1. A. P. Bartel and N. Sicherman, "Technological Change and Retirement Decisions of Older Workers," Journal of Labor Economics ,11 (January 1993), pp. 162-83.
2. A. P. Bartel and N. Sicherman, "Technological Change and the Skill Acquisition of Young Workers," Journal of Labor Economics, 16, (October 1998), pp. 718-55.
3. A. P. Bartel and N. Sicherman, "Technological Change and Wages: An Interindustry Analysis," Journal of Political Economy, 107 (April 1999), pp. 285-325.
4. This can be shown using the model in Y. Ben-Porath, "The Production of Human Capital and the Life Cycle of Earnings," Journal of Political Economy, 75 (August 1967), pp. 352-65.
5. For example, see W. T. Dickens and L. F. Katz, "Inter-Industry Wage Differences and Industry Characteristics," in Unemployment and the Structure of Labor Markets, K. Lang and J. Leonard, eds. New York: Basil Blackwell, 1987.

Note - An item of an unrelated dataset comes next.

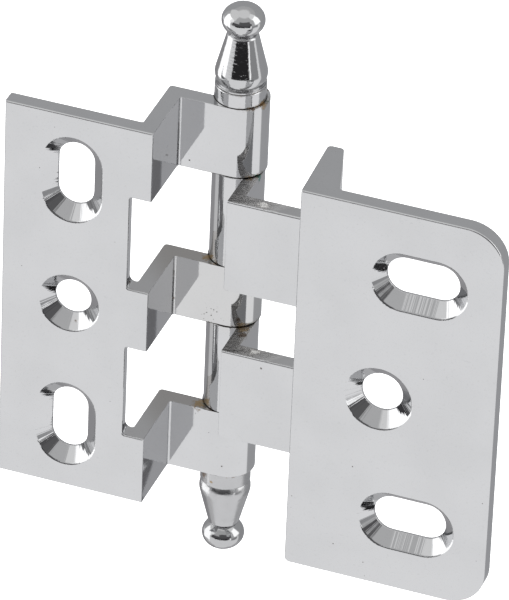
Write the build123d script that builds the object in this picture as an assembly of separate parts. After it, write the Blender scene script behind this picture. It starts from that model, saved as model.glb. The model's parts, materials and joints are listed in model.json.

6. See S. G. Allen, "Technology and the Wage Structure," NBER Working Paper No. 5534, April 1996; A. P. Bartel and F. R. Lichtenberg, "The Comparative Advantage of Educated Workers in Implementing New Technology," Review of Economics and Statistics, 69 (February 1987), pp. 1-11; E. Berman, J. Bound, and Z. Griliches, "Changes in the Demand for Skilled Labor within U.S. Manufacturing Industries: Evidence from the Annual Survey of Manufacturing," Quarterly Journal of Economics, 109 (May 1994), 367-98; and J. Bound and G. Johnson, "Changes in the Structure of Wages during the 1980s: An Evaluation of Alternative Explanations," American Economic Review, 82 (June 1992), pp. 371-92.
7. See R. Gibbons and L. Katz,** "Does Unmeasured Ability Explain Inter-Industry Wage Differentials?" Review of Economic Studies, 59 (1992), pp. 515-35.